THE HEALTH Service Executive (HSE) has secured a High Court order allowing doctors to administer certain drugs to a child as soon as it is born to a pregnant HIV-positive woman.
The child is due to be delivered by elective Caesarean section within days.
The HSE had argued antiretroviral prophylaxis medication administered from birth for a four-week period would substantially reduce the risk of transmission of the HIV virus to the child.
The woman opposed the drugs being administered because she believed they represented a serious risk to her child. The woman had also raised issues about whether her HIV-positive diagnosis was accurate, but accepted that diagnosis for the purpose of the court proceedings.
The father of the unborn child, who is no longer in a relationship with the mother, supported the HSE’s position but was ruled to have no right of audience before the court. Hearing from the father would not alter the outcome, Mr Justice George Birmingham said.
He also noted the case was not heard in ideal circumstances because a speedy hearing and determination was necessary, given the woman’s stage of pregnancy.
In his decision on Saturday, the judge ruled that while the mother may be well-intentioned, her opposition to the antiretroviral drugs being administered upon birth would increase the risks to the child set her against the views of “the entire medical world” and was “unjustified”.
This was not a question of the State “acting as a superpower” or “nanny knows best” but of the mother proposing to put her child “at unnecessary risk” and where there was not two reasonable divergent medical views, he ruled.
The medical opinion was unanimous that these drugs should be administered because the possibility of a child at risk of being born with an incurable illness, which would require long-term exposure to antiretroviral drugs when such long-term exposure, had been shown to present greater dangers, he said.

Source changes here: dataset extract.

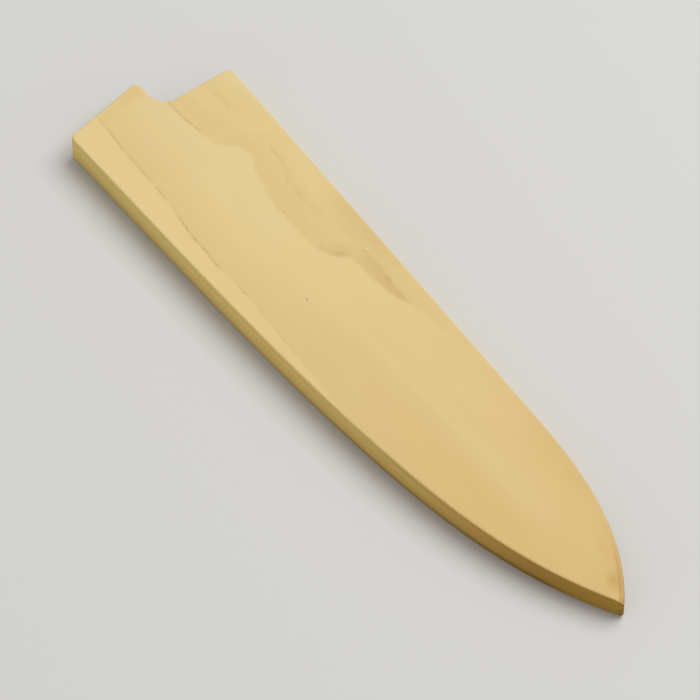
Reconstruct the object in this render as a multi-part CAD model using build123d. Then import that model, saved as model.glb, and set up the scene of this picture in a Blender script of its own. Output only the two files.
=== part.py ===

In those circumstances, it was necessary for the court to override the views of this parent, he ruled. It was in the best interest of the child to have the risk of HIV transmission reduced as soon as possible.
He granted a declaration that it was in the best interests of the child to receive such medical treatment as doctors considered necessary, including the antiretroviral treatment. The issue of costs was adjourned to next Wednesday.
Felix McEnroy SC, for the HSE, said the mother would have unlimited access to her child while the infant was receiving the treatment and would be facilitated in every way.
Earlier, Mr Justice Birmingham said the mother was diagnosed HIV positive earlier this year on the basis of tests carried out in different laboratories here and in the UK.
The medical team treating her addressed the risk of transmission of the HIV virus to the child and, to minimise that risk, a package of four elements was involved. These were for women to take antiretroviral drugs during pregnancy, to have an elective Caesarean section, to refrain from breastfeeding after birth and for a four-week course of antiretroviral drugs for the newborn from birth.
Three of those elements were not at issue. The woman had the right not to undergo antiretroviral treatment herself, she had agreed to have a Caesarean and had also agreed not to breastfeed.
The sole issue was whether the court should intervene to direct three antiretroviral drugs be administered to the child – Nevirapine, Zidovudine and Lamivudine – without delay after birth and for four weeks.
The mother was totally opposed to the child receiving this medication.
However the judge said he was in no doubt the best interests of the child would be served by administration of the medication but the issue was not that straightforward because this was not a case of the State or the court knowing best, the judge added.
Family rights were at the heart of the Constitution and this case was further complicated as the parents took different views.